At a minumum, use 250 words, but you may use more. You may also add images if you'd like.

I learned a lot over the course of this project. Especially building a corpus by hand took a lot of effort, attention, and cleaning, which really makes me appreciate the people that work to build and clean text datasets for popular use.

One of the biggest realizations was that it was very difficult to find meaningful insights, as it seems as though a lot of these artists write about the same things. This makes sense as they’re all my favorite bands and I suppose I have a “type”, but I was expecting a little more differentiation. This highlights that even though lyrics can carry a lot of emotion, the instrumentation and delivery of the lyrics carry a significant amount of meaning. This seems trivial, but I feel as though the lack of differentiation in the lyrics analysis highlights this; each of my artists write about very similar things and use a similar vocabulary, however, their styles and musical artistic choices can be relatively disparate. With this in mind I will be doing more critical lyric-listening to see if indeed all of my favorite artists are giving more or less the same messages. Furthermore, it has inspired me to expand this project to other genres and seeing if this trend carries or if I really just like one kind of music.

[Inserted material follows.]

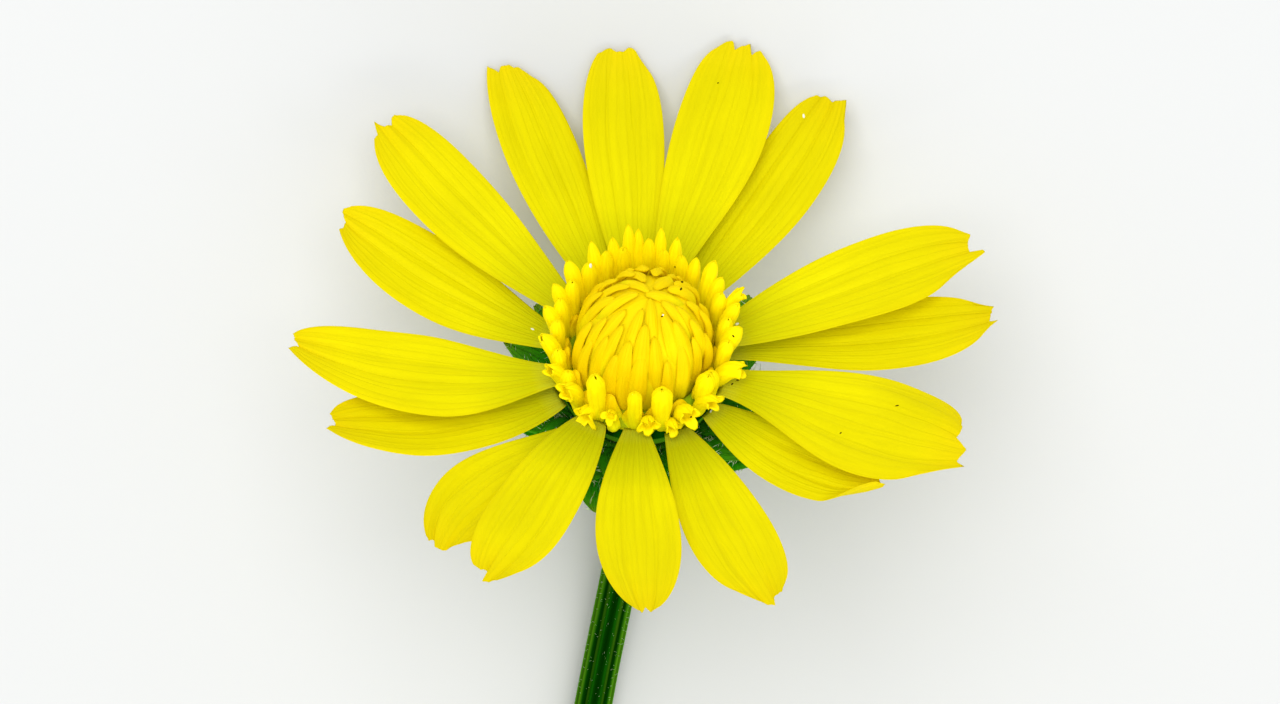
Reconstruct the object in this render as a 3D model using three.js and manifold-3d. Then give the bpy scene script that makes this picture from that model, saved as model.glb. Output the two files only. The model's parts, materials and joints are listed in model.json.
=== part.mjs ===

As I mentioned in some of the notes, I also found that using lyrics for this project is particularly difficult. Most songs are very short when you look at the lyrics written down, and it was a lot of work to curate a reasonably sized corpus. I ran into some issues where a few songs have very few lyrics, and they were showing up in some topic modeling. For instance, LCD Soundsystem has a song called “Yeah” and…you guessed it…the only lyric is “Yeah” a bunch of times. This also highlights the different use of language in songs. A lot of stopwords can be used as ad-libs and vocalizations, and there are some people that rely heavily on this. It is an interesting use-case to include these to see who is performing a lot of melisma, but it was frustrating to deal with in getting a good signal to noise ratio for the deeper insights for this work.